VR-Thinker: Boosting Multimodal Reward Models through Think with Image Reasoning
Abstract
Recent advancements in multimodal reward models (RMs) have substantially improved post-training for visual generative models. However, current RMs face inherent limitations: (1) visual inputs consume large context budgets, forcing fewer frames and causing a loss of details; and (2) all visual information is packed into the initial prompt, exacerbating forgetting during chain-of-thought reasoning. To overcome these issues, we introduce VR-Thinker, a thinking-with-image RM equipped with visual reasoning operation and a configurable visual memory window.
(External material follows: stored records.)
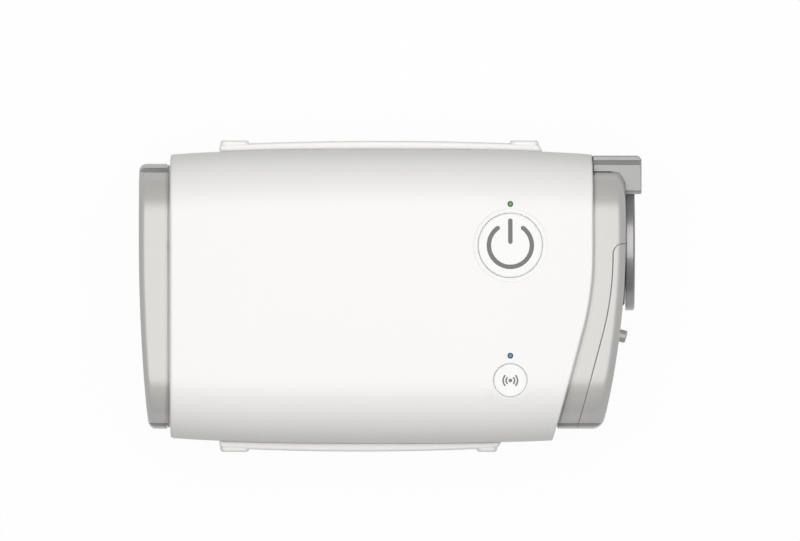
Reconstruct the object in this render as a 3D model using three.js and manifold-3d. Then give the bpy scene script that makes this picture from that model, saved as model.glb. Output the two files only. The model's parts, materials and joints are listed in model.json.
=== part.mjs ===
// A travel CPAP machine: a small bedside blower in a white two-part case with grey ends, in millimetres.
// X runs from the intake end to the outlet end, Y from the front edge to the back edge, Z up out of the
// button face. The origin lies on the resting plane, under the middle of the case.

import * as THREE from 'three';
import { mergeVertices } from 'three/addons/utils/BufferGeometryUtils.js';
import Module from 'manifold-3d';

const wasm = await Module();
wasm.setup();

// Fits
const clearance = 0.3; // air between two fixed pieces that seat on each other
const buttonGap = 0.5; // air round a button
const runningFit = 0.1; // air between the shaft and its bearings
const overrun = 1; // how far a cutting tool passes the face that it cuts
const seamGap = 0.3; // between the two case halves

// Case
const bodyLength = 136;
const bodyWidth = 84.4;
const bodyHeight = 52;
const footStand = 1.2; // how far the feet lift the case
const railProud = 2.4; // how far the side rails stand out of the case
const shellCorner = 17.8;
const wall = 2.2;
const sideBow = 1.4; // how much narrower each side is at the ends
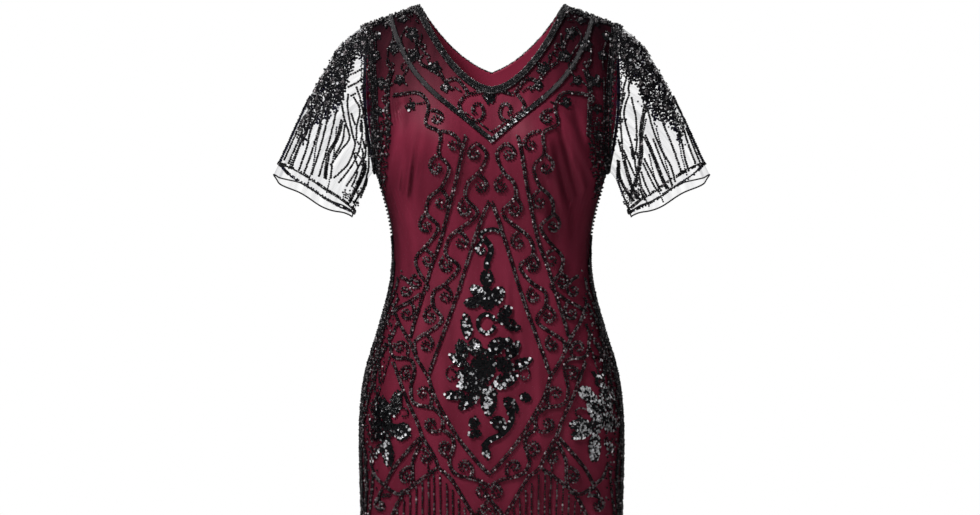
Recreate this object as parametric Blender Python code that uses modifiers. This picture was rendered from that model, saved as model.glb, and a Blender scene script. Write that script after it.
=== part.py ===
"""Beaded V-neck flapper dress, filled out as it is worn, with one solid for each piece that is cut and sewn on.

A burgundy lining carries a black net layer, two sheer net sleeves, and the trims of the neck, yoke and armholes.
Metres, +Z up. The front faces -Y, the wearer's left is +X, and the origin lies midway between the shoulder seams.
"""

import math
from collections import namedtuple

import bmesh
import bpy
from mathutils import Vector

# Half widths and heights of the points that the cut hangs on, from the middle of the shoulders.
NECK_POINT_X, NECK_POINT_Z = 0.1105, 0.0203
SHOULDER_POINT_X, SHOULDER_POINT_Z = 0.190, -0.008
UNDERARM_X, UNDERARM_Z = 0.178, -0.236
HEM_Z = -1.062
SHOULDER_ROLL = 0.050  # height over which the cloth turns over the shoulder
SHOULDER_SLOPE = (NECK_POINT_Z - SHOULDER_POINT_Z) / (SHOULDER_POINT_X - NECK_POINT_X)

# Cloth.
LINING_WALL = 0.0010
NET_WALL = 0.0010
SLEEVE_WALL = 0.0010
TRIM_WALL = 0.0012
LAYER_GAP = 0.0004  # between one layer and the next
SEAM_GAP = 0.0010  # between two pieces that meet edge to edge

# Trims.
NECK_BAND_WIDTH = 0.010
YOKE_TRIM_WIDTH = 0.0065
ARMHOLE_BAND_WIDTH = 0.007

# The mesh.
HALF_COLUMNS = 11  # quads from the middle of a panel to its edge
ARMHOLE_ROWS = 10
SIDE_SEAM_ROWS = 15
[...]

This allows the RM to actively acquire visual evidence, improving reasoning fidelity and reliability. We activate visual reasoning via a reinforcement fine-tuning pipeline: (i) Cold Start with curated visual chain-of-thought data to distill basic operation formatting; (ii) select samples with correct judgments, then conduct Rejection sampling Fine-Tuning on these high-quality traces to further enhance reasoning; and (iii) apply Group Relative Policy Optimization (GRPO) to strengthen reasoning. Our approach delivers state-of-the-art accuracy among open-source models on video preference benchmarks: a 7B VR-Thinker achieves 80.5\% on VideoGen Reward, 82.3\% on GenAI-Bench, and 75.6\% on MJ-Bench-Video.